Khan and the IAEA

To follow up to the earlier posting today about Benazir Bhutto’s remarks yesterday, in which she said allow IAEA inspectors to question Abdul Qadeer Khan, I think it appropriate to cite some of what Mark Hibbs previously wrote, in this November 23 2007 Nucleonics Week article:

The IAEA Department of Safeguards is not finished with its investigation of clandestine assistance that Abdul Qadeer Khan provided to nuclear programs in Iran and elsewhere, according to diplomatic sources close to the IAEA last week.

Beginning in 2003, IAEA Director-General Mohamed ElBaradei asked the government of Pakistan to aid the IAEA in probing the link between Khan, KRL, and centrifuge enrichment programs in Iran, Libya, and possibly elsewhere (NuclearFuel, 8 August ‘03, 1).Since 2003, Pakistan has answered specific questions submitted by the IAEA but it has refused to allow representatives from either the IAEA or the US or UK governments, which for several years had spearheaded an intelligence investigation of the Khan network, to interview Khan. Senior Pakistani officials told Platts last week that there were two principal reasons why Pakistan denied requests from the IAEA to interview Khan. They said that, because of Khan’s high visibility and popularity in Pakistan, and his status as the father of Pakistan’s nuclear weapons program, the government led by General Pervez Musharraf would be taking a high political risk in allowing the IAEA or foreign governments to debrief Khan. In addition, they said, Khan has deep knowledge of Pakistan’s nuclear defense secrets. For security reasons therefore, they said, Pakistan could not afford to expose Khan to an interrogation carried out by IAEA or foreign government personnel.

During the course of interactions between Pakistan and the IAEA, sources said, IAEA officials were also informed that Pakistan was not willing to provide the IAEA access to its investigative files on Khan and his network because they contained information on critical organizations that were still involved in nuclear and defense-related foreign procurement for Pakistan.

According to senior diplomatic sources, Pakistan has fairly recently reiterated to the IAEA that it will not now or at any future time allow the agency to interview Khan. For that reason, Pakistan does not expect that the IAEA will in the future renew its previous requests to meet with Khan, as the agency’s investigation continues to unfold.

Note the two below paragraphs in particular:

Pakistan will continue to answer specific questions about the role of Khan and others in the nuclear procurement network and about its assistance to foreign nuclear programs, these sources said. According to the sources, the IAEA will require such assistance before the Department of Safeguards can complete its investigation of Iran’s centrifuge enrichment program.

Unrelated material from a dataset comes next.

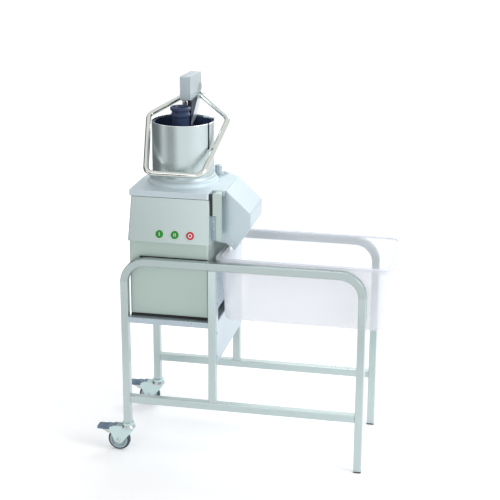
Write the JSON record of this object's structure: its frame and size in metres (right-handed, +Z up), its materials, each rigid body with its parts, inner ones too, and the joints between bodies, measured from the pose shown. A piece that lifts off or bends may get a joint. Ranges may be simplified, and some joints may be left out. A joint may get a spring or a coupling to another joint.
{
  "type": "vegetable cutting machine",
  "caption": "Floor-standing vegetable cutting machine: lever-pushed hopper and disc chamber over a motor base, side discharge hood and tub, on a tubular stand with braked casters.",
  "frame": {"origin": "on the floor, under the middle of the whole machine's outline", "axes": "+Z up; the front with the buttons faces -Y; +X runs along the stand to the tub's end"},
  "size_m": [0.96, 0.418, 1.2209],
  "materials": {
    "stand_tube": "satin",
    "stainless_sheet": "satin",
    "hopper_steel": "polished",
    "polished_tube": "polished",
    "zinc_plated": "satin",
    "housing_alloy": "satin",
    "button_trim": "gloss",
    "cast_alloy": "satin",
    "blade_steel": "polished",
    "motor_iron": "rough",
    "navy_plastic": "gloss",
    "black_plastic": "matt",
    "knob_plastic": "matt",
    "green_button": "gloss",
    "red_button": "gloss",
    "clear_plastic": "translucent",
    "wheel_plastic": "gloss",
    "tread_rubber": "matt",
    "pedal_plastic": "matt",
    "foot_rubber": "matt"
  },
  "bodies": {
    "stand": {"front_side_frame": "stand_tube", "rear_side_frame": "stand_tube", "lower_rails": "stand_tube", "mid_posts": "stand_tube", "machine_shelf": "stainless_sheet", "side_plate": "stainless_sheet", "leg_end_caps": "black_plastic", "front_caster_stem": "zinc_plated", "rear_caster_stem": "zinc_plated", "rubber_feet": "foot_rubber", "base_plate": "stainless_sheet", "motor_housing": "stainless_sheet", "motor_stator": "motor_iron", "lower_end_bell": "cast_alloy", "upper_end_bell": "cast_alloy", "shaft_bearings": "zinc_plated", "shaft_seal": "foot_rubber", "upper_housing": "housing_alloy", "button_bezels": "button_trim", "switch_block": "black_plastic", "discharge_hood": "cast_alloy", "latch_bracket": "cast_alloy", "latch_pin": "zinc_plated", "hinge_brackets": "zinc_plated"},
    "lid": {"lid": "cast_alloy", "lid_hinge_pin": "zinc_plated", "hopper": "hopper_steel", "hopper_collar": "cast_alloy", "collar_clamp": "cast_alloy", "guide_sleeve": "polished_tube"},
    "knob": {"collar_knob": "knob_plastic"},
    "pusher": {"lever_head": "cast_alloy", "handle_loop": "polished_tube", "guide_rod": "polished_tube", "pusher_stem": "polished_tube", "head_web": "navy_plastic", "pusher_strap": "polished_tube", "pusher_cup": "navy_plastic", "feed_tube": "navy_plastic"},
    "drive": {"drive_shaft": "zinc_plated", "motor_rotor": "motor_iron", "ejector_disc": "cast_alloy", "slicing_disc": "cast_alloy", "slicing_blades": "blade_steel", "disc_cap": "cast_alloy"},
    "latch": {"latch_lever": "cast_alloy"},
    "start_1": {"start_button_1": "green_button"},
    "start_2": {"start_button_2": "green_button"},
    "stop": {"stop_button": "red_button"},
    "tub": {"tub": "clear_plastic"},
    "front_caster": {"front_caster_fork": "zinc_plated", "front_caster_bolts": "zinc_plated"},
    "front_wheel": {"front_caster_wheel": "wheel_plastic", "front_caster_tyre": "tread_rubber"},
    "front_pedal": {"front_brake_pedal": "pedal_plastic"},
    "rear_caster": {"rear_caster_fork": "zinc_plated", "rear_caster_bolts": "zinc_plated"},
    "rear_wheel": {"rear_caster_wheel": "wheel_plastic", "rear_caster_tyre": "tread_rubber"},
    "rear_pedal": {"rear_brake_pedal": "pedal_plastic"}
  },
  "joints": [
    {"name": "lid_hinge", "type": "hinge", "parent": "stand", "child": "lid", "pos_m": [-0.226, 0.172, 0.879], "axis": [-1, 0, 0], "range_deg": [0, 80]},
    {"name": "pusher_lift", "type": "slide", "parent": "lid", "child": "pusher", "axis": [0, 0, 1], "range_m": [0, 0.215]},
    {"name": "clamp_knob_turn", "type": "hinge", "parent": "lid", "child": "knob", "pos_m": [-0.126, 0.07, 0.914], "axis": [0, 0, 1], "continuous": true},
    {"name": "drive_spin", "type": "hinge", "parent": "stand", "child": "drive", "pos_m": [-0.226, 0, 0.8], "axis": [0, 0, 1], "continuous": true},
    {"name": "latch_swing", "type": "hinge", "parent": "stand", "child": "latch", "pos_m": [-0.075, -0.139, 0.752], "axis": [1, 0, 0], "range_deg": [0, 35], "stiffness_Nm_per_rad": 0.5, "springref_deg": -17.19},
    {"name": "start_1_press", "type": "slide", "parent": "stand", "child": "start_1", "axis": [0, 0.9674, -0.2533], "range_m": [0, 0.003], "stiffness_N_per_m": 800},
    {"name": "start_2_press", "type": "slide", "parent": "stand", "child": "start_2", "axis": [0, 0.9674, -0.2533], "range_m": [0, 0.003], "stiffness_N_per_m": 800},
    {"name": "stop_press", "type": "slide", "parent": "stand", "child": "stop", "axis": [0, 0.9674, -0.2533], "range_m": [0, 0.003], "stiffness_N_per_m": 800},
    {"name": "tub_slide", "type": "slide", "parent": "stand", "child": "tub", "axis": [1, 0, 0], "range_m": [0, 0.11]},
    {"name": "front_caster_swivel", "type": "hinge", "parent": "stand", "child": "front_caster", "pos_m": [-0.3765, -0.1855, 0.09], "axis": [0, 0, 1], "continuous": true},
    {"name": "front_wheel_roll", "type": "hinge", "parent": "front_caster", "child": "front_wheel", "pos_m": [-0.408, -0.1855, 0.0375], "axis": [0, 1, 0], "continuous": true},
    {"name": "front_brake", "type": "hinge", "parent": "front_caster", "child": "front_pedal", "pos_m": [-0.42, -0.1855, 0.079], "axis": [0, -1, 0], "range_deg": [0, 12]},
    {"name": "rear_caster_swivel", "type": "hinge", "parent": "stand", "child": "rear_caster", "pos_m": [-0.3765, 0.1855, 0.09], "axis": [0, 0, 1], "continuous": true},
    {"name": "rear_wheel_roll", "type": "hinge", "parent": "rear_caster", "child": "rear_wheel", "pos_m": [-0.408, 0.1855, 0.0375], "axis": [0, 1, 0], "continuous": true},
    {"name": "rear_brake", "type": "hinge", "parent": "rear_caster", "child": "rear_pedal", "pos_m": [-0.42, 0.1855, 0.079], "axis": [0, -1, 0], "range_deg": [0, 12]}
  ]
}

Sources close to the IAEA said last week it is important for Pakistan to cooperate with the IAEA investigation, regardless of Pakistani assertions that the Khan affair is history. If KRL in 1985 was trying to import thousands of parts for a centrifuge that Pakistan was giving up, but which Iran says it decided to pursue only sometime after 1987, one Western government official said, then the IAEA needs to know why.

In light of the continuing soap opera that is Western angst about Iran’s nuclear program, it appears that Dr Khan is key to its eventual resolution. Remember that in his August 30 report to the IAEA Board of Governors the Director General, Dr Mohamed El Baradei, wrote, regarding Iran’s centrifuges:

The Agency will provide all remaining questions on this issue by 31 August 2007. Iran and the Agency will have discussions in Iran on 24-25 September 2007 to clarify the questions provided. This will be followed up by a further meeting in mid-October 2007 to further clarify the written answers provided. The Agency’s target date for the closure of this issue is November 2007.